I am not that great at holding this stance. When I try to adopt this mindset, I notice that I usually fall into the principled stance, lured by the actual problem that’s being solved. I get too caught up in the what and forget to care about the how.
In some cases, I crouch into the opinionless stance, where I hold my tongue trying to “let people speak,” becoming a barnacle. Sometimes it’s hard for me to see that “creating space” is not a passive task, but rather a sort of jam session to inspire folks to reveal and present their opinions.
While it would be ideal if everyone made decisions with this mindset, my guess is that the space-holding stance is a combination of skill and probably a unique gift that only a few people possess.
I’ve had the pleasure of working with a few folks who naturally assume this stance. It’s a marvel to see them do it.

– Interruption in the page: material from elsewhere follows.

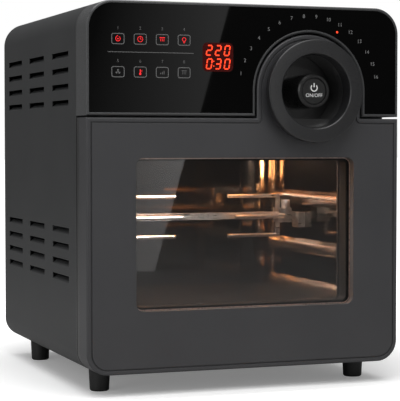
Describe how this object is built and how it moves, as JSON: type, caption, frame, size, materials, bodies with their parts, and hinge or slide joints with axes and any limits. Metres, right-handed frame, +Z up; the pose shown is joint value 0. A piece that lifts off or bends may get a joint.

Communities of people sprout around them wherever they go. It’s like they can’t help but create places where people can discuss hard problems and come up with insightful solutions to them. If we are blessed with one in our team, hold onto those people. They are much, much more valuable than they appear.

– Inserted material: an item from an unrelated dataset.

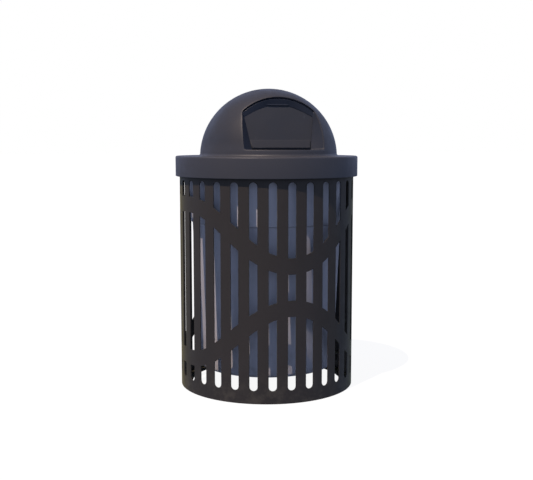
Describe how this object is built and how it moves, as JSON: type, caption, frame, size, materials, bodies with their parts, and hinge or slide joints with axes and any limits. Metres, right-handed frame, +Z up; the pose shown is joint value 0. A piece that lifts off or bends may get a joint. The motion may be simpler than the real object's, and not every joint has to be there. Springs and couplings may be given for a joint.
{
  "type": "litter bin",
  "caption": "Outdoor litter bin: slotted steel shell with wave bands, tapered liner, and a domed lid with an inward-swinging push door.",
  "frame": {"origin": "centre of the base, on the ground", "axes": "+Z up, the push door faces -Y, +X to the right of someone who looks along +Y at the door"},
  "size_m": [0.663, 0.663, 1.0792],
  "materials": {
    "powder_coated_steel": "fine-textured satin black powder coat",
    "moulded_plastic": "matt rotationally moulded black polyethylene",
    "door_plastic": "matt moulded black plastic",
    "liner_plastic": "semi-matt dark grey polyethylene",
    "zinc_plated_steel": "bright zinc plate",
    "spring_steel": "drawn wire",
    "nylon": "natural nylon"
  },
  "bodies": {
    "shell": {"shell": "powder_coated_steel", "top_ring": "powder_coated_steel", "base_ring": "powder_coated_steel", "liner_support_left": "powder_coated_steel", "liner_support_right": "powder_coated_steel", "liner_support_front": "powder_coated_steel", "shell_tether_lug": "powder_coated_steel"},
    "liner": {"liner": "liner_plastic"},
    "lid": {"lid": "moulded_plastic", "hinge_pin": "zinc_plated_steel", "pin_clip_left": "zinc_plated_steel", "pin_clip_right": "zinc_plated_steel", "hinge_washer_left": "nylon", "hinge_washer_right": "nylon", "torsion_spring_left": "spring_steel", "torsion_spring_right": "spring_steel", "lid_tether_eye": "zinc_plated_steel", "tether_bolt": "zinc_plated_steel", "tether_washer": "zinc_plated_steel", "tether_nut": "zinc_plated_steel"},
    "door": {"door": "door_plastic"}
  },
  "joints": [
    {"name": "liner_lift", "type": "slide", "parent": "shell", "child": "liner", "axis": [0, 0, 1], "range_m": [0, 0.78]},
    {"name": "lid_lift", "type": "slide", "parent": "liner", "child": "lid", "axis": [0, 0, 1], "range_m": [0, 0.3]},
    {"name": "door_swing", "type": "hinge", "parent": "lid", "child": "door", "pos_m": [0, -0.12758, 1.0144], "axis": [1, 0, 0], "range_deg": [0, 75], "stiffness_Nm_per_rad": 0.3, "springref_deg": -57.3, "deforming": ["torsion_spring_left", "torsion_spring_right"]}
  ]
}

It is only a while after they leave that we discover that our decision-making grinds to a standstill or becomes political kayfabe. We may not even realize what happened. When did everything suddenly get so political? How did that ornery expert get so downright menacing, to the point where they are shunned by the entire team? Why do our decisions feel so random and never seem to stick?
I hope this little taxonomy helps you get closer to understanding how effective decisions are made. It certainly was clarifying for me.
And oh, look. It’s probably not a surprise, but it’s another transposition of the ADT. The mindsets roughly correspond to the Opportunist, Diplomat, Expert, Achiever, and Redefining-ish stages from Bill Torbert’s developmental stage taxonomy. Hey, if it works, it works.